— Begin —
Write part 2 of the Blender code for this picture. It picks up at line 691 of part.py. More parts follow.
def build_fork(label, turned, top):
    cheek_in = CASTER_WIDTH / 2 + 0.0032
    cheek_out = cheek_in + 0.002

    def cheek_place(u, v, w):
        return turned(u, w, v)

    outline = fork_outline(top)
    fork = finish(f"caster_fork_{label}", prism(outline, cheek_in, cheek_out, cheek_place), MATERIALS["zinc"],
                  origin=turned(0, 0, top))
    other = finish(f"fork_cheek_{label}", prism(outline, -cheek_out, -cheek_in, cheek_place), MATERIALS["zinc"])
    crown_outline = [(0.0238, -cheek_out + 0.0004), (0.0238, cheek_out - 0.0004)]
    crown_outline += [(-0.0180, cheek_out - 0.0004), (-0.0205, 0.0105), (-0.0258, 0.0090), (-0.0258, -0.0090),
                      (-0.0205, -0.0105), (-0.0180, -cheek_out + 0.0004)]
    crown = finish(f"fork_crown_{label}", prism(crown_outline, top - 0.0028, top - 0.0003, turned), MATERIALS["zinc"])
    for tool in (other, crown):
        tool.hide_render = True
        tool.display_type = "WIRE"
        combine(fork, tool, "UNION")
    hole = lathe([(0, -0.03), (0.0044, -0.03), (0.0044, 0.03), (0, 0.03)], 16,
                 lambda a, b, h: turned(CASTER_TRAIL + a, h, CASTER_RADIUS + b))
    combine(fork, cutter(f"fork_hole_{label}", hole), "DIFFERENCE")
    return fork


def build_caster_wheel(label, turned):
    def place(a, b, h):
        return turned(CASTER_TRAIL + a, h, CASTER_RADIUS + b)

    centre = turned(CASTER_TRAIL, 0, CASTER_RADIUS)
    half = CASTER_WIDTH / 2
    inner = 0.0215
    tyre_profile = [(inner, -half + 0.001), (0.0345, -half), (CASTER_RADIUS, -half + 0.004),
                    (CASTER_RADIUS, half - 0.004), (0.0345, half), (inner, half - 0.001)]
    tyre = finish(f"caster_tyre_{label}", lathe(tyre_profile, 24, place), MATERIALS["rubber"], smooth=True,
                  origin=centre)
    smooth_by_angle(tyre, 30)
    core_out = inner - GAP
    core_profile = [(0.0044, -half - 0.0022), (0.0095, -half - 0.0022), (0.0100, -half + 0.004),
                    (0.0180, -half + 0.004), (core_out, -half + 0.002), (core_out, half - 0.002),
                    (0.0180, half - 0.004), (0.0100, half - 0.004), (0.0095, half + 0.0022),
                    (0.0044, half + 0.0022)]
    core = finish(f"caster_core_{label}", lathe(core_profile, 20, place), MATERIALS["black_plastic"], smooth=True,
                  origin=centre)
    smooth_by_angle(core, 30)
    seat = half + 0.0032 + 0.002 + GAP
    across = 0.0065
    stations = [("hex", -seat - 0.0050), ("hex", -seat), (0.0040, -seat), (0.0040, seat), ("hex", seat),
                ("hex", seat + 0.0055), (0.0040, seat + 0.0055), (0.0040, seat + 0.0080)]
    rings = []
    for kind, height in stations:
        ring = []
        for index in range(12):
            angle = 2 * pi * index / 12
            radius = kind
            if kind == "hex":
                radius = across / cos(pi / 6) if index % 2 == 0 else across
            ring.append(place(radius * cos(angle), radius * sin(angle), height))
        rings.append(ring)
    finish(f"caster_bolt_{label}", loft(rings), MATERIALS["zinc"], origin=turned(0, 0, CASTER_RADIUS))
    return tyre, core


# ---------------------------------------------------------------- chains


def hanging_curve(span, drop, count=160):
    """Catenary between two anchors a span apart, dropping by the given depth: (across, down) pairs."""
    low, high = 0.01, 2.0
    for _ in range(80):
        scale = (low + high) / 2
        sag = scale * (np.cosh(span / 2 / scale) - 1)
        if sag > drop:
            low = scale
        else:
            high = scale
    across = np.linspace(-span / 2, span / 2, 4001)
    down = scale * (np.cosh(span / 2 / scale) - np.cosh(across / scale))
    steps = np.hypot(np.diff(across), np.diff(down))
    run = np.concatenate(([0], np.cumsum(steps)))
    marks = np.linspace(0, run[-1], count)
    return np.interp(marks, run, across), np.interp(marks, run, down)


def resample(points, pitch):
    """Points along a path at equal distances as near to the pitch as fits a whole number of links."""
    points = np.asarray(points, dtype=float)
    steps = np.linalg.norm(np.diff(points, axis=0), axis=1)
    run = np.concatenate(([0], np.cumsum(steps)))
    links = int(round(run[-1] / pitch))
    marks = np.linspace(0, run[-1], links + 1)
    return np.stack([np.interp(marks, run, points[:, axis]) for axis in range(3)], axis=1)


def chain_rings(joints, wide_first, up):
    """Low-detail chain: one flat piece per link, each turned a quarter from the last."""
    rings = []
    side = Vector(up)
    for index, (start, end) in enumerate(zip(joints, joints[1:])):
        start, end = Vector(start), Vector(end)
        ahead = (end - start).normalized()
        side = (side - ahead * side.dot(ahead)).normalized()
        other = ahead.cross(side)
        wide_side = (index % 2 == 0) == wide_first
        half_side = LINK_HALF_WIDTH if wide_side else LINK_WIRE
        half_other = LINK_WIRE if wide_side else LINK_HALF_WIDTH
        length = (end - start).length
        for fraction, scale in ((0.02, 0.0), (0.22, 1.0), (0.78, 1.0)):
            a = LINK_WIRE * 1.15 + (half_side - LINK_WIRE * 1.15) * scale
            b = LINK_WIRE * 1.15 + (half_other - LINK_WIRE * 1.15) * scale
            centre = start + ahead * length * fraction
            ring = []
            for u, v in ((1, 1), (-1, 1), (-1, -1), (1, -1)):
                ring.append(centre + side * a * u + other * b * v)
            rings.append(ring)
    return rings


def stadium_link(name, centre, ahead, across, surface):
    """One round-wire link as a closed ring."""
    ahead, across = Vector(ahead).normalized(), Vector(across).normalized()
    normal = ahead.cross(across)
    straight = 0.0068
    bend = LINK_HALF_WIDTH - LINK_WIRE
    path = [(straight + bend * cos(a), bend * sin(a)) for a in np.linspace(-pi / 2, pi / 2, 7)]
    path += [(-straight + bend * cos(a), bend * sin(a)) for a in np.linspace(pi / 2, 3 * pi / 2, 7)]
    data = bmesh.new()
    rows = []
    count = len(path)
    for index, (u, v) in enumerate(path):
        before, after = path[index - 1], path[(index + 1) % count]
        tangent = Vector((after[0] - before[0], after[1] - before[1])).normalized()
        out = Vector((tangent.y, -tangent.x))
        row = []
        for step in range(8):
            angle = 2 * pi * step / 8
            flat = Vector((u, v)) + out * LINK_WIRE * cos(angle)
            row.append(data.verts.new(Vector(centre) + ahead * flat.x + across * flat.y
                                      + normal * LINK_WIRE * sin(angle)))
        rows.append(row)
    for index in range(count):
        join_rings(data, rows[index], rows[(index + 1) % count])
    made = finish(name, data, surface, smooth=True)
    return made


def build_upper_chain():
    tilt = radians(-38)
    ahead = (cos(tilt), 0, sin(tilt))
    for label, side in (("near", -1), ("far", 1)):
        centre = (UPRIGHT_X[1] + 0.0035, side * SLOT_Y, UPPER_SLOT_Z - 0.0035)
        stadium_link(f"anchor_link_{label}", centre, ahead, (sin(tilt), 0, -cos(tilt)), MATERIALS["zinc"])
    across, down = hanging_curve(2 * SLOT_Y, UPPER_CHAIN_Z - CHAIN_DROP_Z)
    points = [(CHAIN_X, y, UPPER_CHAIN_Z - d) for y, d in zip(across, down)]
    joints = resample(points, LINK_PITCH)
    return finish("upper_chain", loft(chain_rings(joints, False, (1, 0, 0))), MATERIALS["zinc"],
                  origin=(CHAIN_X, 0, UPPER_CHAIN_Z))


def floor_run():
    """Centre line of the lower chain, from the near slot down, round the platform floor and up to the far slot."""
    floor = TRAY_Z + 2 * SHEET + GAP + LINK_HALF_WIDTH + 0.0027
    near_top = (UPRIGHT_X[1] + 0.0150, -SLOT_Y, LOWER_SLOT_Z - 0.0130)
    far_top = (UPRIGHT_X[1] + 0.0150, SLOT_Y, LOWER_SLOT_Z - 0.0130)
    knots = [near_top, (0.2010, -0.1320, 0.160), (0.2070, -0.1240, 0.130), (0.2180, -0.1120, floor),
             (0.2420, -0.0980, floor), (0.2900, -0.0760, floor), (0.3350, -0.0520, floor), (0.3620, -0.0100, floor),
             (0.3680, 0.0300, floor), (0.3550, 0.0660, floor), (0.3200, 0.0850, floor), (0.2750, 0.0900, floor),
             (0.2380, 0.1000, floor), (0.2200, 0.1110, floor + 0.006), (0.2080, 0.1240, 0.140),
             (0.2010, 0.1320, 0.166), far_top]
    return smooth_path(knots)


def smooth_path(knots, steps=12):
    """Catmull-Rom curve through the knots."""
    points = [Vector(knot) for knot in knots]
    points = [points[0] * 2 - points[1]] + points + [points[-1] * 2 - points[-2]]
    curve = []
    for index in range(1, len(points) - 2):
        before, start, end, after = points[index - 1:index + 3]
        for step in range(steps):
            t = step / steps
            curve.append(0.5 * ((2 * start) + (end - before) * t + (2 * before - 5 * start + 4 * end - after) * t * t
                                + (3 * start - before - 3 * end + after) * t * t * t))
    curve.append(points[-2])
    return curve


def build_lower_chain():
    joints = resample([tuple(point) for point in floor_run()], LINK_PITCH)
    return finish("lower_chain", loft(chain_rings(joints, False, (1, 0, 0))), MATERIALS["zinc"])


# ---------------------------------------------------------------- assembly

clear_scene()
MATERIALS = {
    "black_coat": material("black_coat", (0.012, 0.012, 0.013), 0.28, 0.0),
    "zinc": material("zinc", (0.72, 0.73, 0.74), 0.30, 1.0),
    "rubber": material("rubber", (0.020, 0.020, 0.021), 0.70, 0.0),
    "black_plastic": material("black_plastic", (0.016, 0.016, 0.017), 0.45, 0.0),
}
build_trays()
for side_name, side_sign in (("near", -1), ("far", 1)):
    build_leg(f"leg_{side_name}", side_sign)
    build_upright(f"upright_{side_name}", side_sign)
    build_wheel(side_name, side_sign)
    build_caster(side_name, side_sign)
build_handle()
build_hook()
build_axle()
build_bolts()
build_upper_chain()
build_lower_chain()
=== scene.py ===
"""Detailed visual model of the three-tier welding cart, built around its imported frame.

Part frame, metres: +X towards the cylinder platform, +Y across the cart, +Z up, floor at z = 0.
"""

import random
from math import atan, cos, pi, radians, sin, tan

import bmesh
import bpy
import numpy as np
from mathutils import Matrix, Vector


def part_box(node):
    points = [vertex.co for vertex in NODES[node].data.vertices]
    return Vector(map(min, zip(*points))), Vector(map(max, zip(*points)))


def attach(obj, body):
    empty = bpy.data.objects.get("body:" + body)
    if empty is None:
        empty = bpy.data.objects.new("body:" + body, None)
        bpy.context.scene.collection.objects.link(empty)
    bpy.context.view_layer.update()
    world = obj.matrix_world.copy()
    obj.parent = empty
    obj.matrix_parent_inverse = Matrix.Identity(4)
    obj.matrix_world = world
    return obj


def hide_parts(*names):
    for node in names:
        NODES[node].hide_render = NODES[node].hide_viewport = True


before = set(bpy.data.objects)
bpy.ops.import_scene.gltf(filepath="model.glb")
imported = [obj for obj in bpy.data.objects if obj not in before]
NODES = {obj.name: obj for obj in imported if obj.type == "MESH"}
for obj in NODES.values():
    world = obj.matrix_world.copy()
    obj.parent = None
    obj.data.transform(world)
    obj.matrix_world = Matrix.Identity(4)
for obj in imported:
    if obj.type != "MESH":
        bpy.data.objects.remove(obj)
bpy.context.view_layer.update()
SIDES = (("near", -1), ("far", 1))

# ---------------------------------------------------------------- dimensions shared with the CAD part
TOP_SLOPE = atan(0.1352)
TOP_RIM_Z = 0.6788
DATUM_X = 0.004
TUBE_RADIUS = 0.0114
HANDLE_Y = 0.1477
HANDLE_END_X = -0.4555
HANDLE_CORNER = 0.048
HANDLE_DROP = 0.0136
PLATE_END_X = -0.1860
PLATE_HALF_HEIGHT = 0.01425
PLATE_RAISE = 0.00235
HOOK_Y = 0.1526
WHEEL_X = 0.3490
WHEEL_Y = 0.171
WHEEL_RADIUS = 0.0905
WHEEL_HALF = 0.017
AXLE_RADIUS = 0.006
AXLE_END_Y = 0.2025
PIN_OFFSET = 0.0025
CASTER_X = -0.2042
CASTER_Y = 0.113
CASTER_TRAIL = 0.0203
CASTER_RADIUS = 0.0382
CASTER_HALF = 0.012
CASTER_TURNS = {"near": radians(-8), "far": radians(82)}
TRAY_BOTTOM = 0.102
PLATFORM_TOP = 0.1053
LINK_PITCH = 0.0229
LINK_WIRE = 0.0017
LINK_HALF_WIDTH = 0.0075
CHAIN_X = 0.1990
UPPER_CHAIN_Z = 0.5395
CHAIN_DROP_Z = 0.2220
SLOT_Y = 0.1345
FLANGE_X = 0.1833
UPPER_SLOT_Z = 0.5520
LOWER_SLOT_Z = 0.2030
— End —
WHAT THIS TASK INVOLVES:
All lines above from the one containing "curve.append(points[-2])" to the one containing "NODES[node].hide_render = NODES[node].hide_viewport" must be repeated exactly, both lines included, and no others.

THE REPLY:
    curve.append(points[-2])
    return curve


def build_lower_chain():
    joints = resample([tuple(point) for point in floor_run()], LINK_PITCH)
    return finish("lower_chain", loft(chain_rings(joints, False, (1, 0, 0))), MATERIALS["zinc"])


# ---------------------------------------------------------------- assembly

clear_scene()
MATERIALS = {
    "black_coat": material("black_coat", (0.012, 0.012, 0.013), 0.28, 0.0),
    "zinc": material("zinc", (0.72, 0.73, 0.74), 0.30, 1.0),
    "rubber": material("rubber", (0.020, 0.020, 0.021), 0.70, 0.0),
    "black_plastic": material("black_plastic", (0.016, 0.016, 0.017), 0.45, 0.0),
}
build_trays()
for side_name, side_sign in (("near", -1), ("far", 1)):
    build_leg(f"leg_{side_name}", side_sign)
    build_upright(f"upright_{side_name}", side_sign)
    build_wheel(side_name, side_sign)
    build_caster(side_name, side_sign)
build_handle()
build_hook()
build_axle()
build_bolts()
build_upper_chain()
build_lower_chain()
=== scene.py ===
"""Detailed visual model of the three-tier welding cart, built around its imported frame.

Part frame, metres: +X towards the cylinder platform, +Y across the cart, +Z up, floor at z = 0.
"""

import random
from math import atan, cos, pi, radians, sin, tan

import bmesh
import bpy
import numpy as np
from mathutils import Matrix, Vector


def part_box(node):
    points = [vertex.co for vertex in NODES[node].data.vertices]
    return Vector(map(min, zip(*points))), Vector(map(max, zip(*points)))


def attach(obj, body):
    empty = bpy.data.objects.get("body:" + body)
    if empty is None:
        empty = bpy.data.objects.new("body:" + body, None)
        bpy.context.scene.collection.objects.link(empty)
    bpy.context.view_layer.update()
    world = obj.matrix_world.copy()
    obj.parent = empty
    obj.matrix_parent_inverse = Matrix.Identity(4)
    obj.matrix_world = world
    return obj


def hide_parts(*names):
    for node in names:
        NODES[node].hide_render = NODES[node].hide_viewport = True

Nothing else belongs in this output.